The Kodak Rapid Color Processor Model 11. This was a big step forward from the tray processing that home photographers had previously used for color print processing. In 1963, Kodak introduced a new print process that was about as fast as B&W processing. It achieved the speed by taking place at 100 degrees Fahrenheit. The chemicals were one-shot, so using a small amount of them was important. The RCP11 was a horizontally rotating stainless steel drum that you filled with 100 degree water. It was textured on its outer surface so it would pick up chemicals from a tray underneath, and wet a print placed face-down on the top of the drum. To change chemicals, you’d tilt the tray and dump the old chemical in the sink, and then you’d pour in the new one. Washing was done by spraying water over the top of the whole thing. To keep the print on top of the drum, there was a mesh apron that contacted the back of the print and clipped into an assembly on the front of the processor. You’d have to put new water of the right temperature into the processor before each print unless you sprang for an aftermarket thermostatically controlled electric heater. The processor was extremely effective at heating and humidifying a small darkroom, to the point where the dry side wasn’t, and your enlarging lens fogged. Using it provided a steamroom-like experience for the photographer. I am not making this up.
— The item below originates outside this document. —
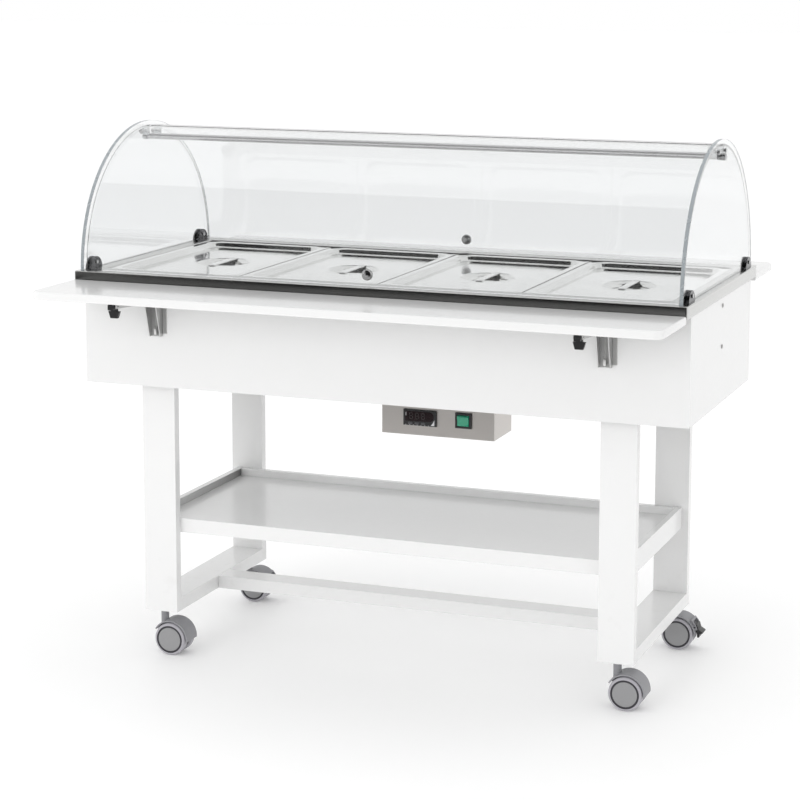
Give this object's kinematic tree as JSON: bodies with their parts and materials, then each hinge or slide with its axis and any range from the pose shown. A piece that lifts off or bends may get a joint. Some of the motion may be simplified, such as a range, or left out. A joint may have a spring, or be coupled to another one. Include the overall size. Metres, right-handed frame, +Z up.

Double-click, and cut the grass. In 1991, digital photo editing was making its break from the proprietary Scitex/Hell/Crossfield/Dainippon world, through the professional open systems from Silicon Graphics and others, to widely available Wintel and Apple personal computers. The state of the art machines were the Apple Quadra 900, and various Intel 486 computers; they weren’t really up to the task of dealing with print-quality images. Many operations took minutes. The mantra of the day was, “Double-click and go get coffee.” One person on the Compuserve photo forum said that, with the images he was working with, it should really be the title of this paragraph.
The Kodak Dye Transfer process. Beautiful, stable results, but, by all reports, unbelievably fiddly, involved, and error-prone. By great good fortune, I have no personal experience with this process.
Fifties tight-deadline photojournalism. Handheld 4×5 rangefinder cameras. Flimsy film from Kodak film packs. Developing film in 90 degree soup. Printing negatives wet. Drying prints by squeegeeing then against 220 degree ferrotype plates. Ugh.